(Dataset records)
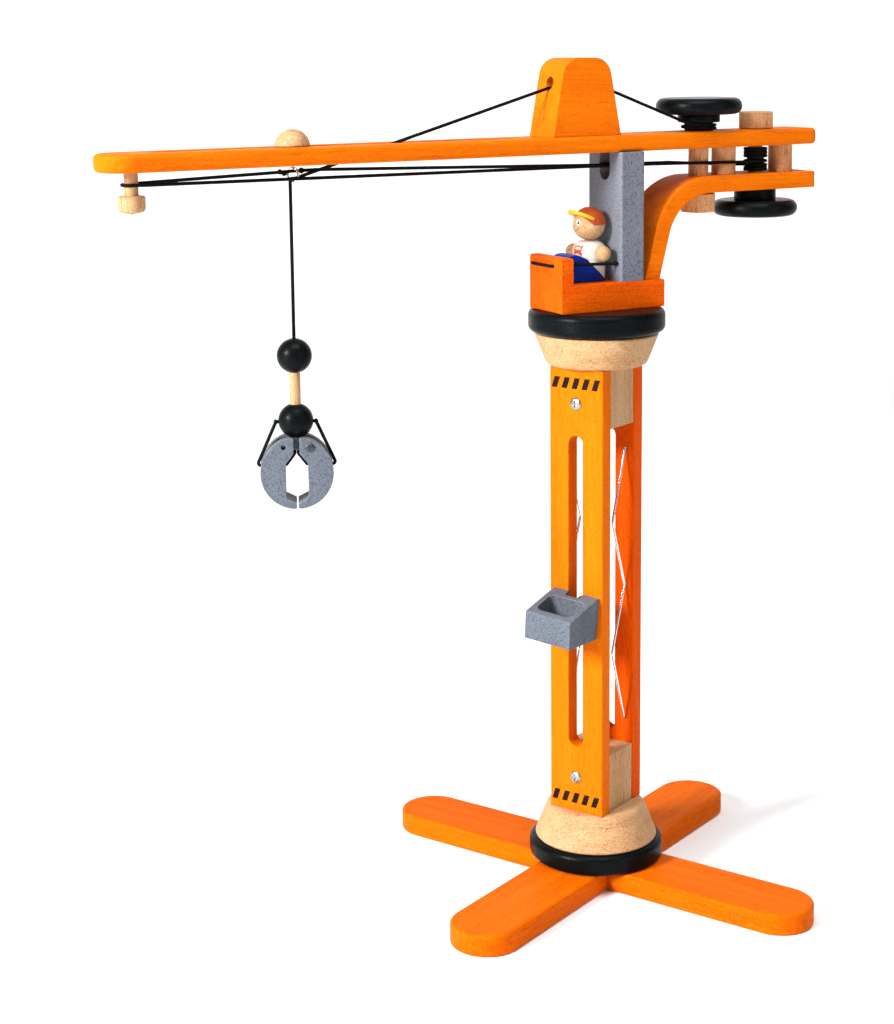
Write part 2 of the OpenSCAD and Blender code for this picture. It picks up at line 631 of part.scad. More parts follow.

...

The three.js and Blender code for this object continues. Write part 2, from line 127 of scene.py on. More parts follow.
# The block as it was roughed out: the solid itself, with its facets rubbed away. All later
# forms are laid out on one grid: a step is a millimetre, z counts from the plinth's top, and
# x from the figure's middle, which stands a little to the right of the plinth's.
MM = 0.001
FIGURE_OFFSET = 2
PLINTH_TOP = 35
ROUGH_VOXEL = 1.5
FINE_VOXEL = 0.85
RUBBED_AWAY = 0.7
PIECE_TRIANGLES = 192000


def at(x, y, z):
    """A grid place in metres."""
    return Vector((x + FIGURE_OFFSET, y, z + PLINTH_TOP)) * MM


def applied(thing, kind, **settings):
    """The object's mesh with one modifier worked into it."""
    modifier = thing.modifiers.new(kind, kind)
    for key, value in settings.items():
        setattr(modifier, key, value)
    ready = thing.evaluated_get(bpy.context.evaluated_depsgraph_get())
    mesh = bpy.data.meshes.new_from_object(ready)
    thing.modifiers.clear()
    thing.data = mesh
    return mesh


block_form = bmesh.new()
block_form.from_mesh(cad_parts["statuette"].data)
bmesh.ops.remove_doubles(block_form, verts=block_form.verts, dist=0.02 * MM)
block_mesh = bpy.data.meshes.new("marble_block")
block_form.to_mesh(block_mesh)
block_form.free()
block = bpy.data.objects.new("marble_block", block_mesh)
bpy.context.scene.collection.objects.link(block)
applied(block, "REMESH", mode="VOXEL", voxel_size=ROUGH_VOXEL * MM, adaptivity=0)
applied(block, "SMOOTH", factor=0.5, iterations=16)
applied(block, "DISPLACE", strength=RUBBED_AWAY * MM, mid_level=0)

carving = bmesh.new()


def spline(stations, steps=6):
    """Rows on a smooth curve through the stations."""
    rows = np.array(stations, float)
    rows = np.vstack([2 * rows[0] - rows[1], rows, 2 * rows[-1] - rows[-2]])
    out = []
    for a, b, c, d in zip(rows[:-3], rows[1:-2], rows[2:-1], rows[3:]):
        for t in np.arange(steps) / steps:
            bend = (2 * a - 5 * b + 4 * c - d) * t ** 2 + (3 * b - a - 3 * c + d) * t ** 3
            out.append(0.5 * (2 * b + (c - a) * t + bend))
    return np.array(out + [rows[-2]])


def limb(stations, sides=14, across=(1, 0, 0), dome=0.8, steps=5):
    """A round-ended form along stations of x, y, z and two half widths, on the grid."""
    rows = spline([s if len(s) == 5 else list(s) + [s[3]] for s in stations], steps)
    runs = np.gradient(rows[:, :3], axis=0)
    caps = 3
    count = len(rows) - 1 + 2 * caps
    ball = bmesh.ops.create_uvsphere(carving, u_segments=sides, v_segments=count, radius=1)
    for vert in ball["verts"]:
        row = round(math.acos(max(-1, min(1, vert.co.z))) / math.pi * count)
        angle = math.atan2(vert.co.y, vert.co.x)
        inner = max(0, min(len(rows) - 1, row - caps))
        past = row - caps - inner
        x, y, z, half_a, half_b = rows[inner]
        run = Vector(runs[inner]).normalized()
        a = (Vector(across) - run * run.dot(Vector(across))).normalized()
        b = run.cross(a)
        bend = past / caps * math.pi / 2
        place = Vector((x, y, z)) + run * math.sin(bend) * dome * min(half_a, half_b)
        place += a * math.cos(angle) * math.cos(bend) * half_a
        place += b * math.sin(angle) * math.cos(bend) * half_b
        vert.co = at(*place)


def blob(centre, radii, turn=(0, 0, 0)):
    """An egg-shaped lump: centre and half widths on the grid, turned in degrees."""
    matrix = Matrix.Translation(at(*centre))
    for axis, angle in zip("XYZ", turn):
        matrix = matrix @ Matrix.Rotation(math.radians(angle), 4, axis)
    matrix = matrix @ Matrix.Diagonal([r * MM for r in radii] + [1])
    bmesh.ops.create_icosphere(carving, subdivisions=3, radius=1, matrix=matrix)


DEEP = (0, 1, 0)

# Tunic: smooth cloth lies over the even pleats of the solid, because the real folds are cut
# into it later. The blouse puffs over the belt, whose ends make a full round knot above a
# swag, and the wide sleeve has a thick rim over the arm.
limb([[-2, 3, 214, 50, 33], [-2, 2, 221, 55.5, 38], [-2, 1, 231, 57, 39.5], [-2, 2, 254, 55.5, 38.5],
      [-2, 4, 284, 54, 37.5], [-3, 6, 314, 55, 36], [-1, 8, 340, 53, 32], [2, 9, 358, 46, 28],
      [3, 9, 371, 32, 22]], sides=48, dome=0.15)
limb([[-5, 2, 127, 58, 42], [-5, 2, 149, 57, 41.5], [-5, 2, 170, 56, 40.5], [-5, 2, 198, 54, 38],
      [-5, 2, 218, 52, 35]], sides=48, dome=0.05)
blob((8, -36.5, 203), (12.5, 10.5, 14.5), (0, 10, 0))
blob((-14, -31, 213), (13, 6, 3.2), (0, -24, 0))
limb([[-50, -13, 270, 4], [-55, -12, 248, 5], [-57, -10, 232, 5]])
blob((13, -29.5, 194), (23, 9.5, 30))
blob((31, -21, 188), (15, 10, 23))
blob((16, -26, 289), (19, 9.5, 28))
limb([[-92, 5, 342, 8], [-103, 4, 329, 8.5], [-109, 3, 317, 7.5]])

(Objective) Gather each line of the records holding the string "scene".

(The solution)
The three.js and Blender code for this object continues. Write part 2, from line 127 of scene.py on. More parts follow.
bpy.context.scene.collection.objects.link(block)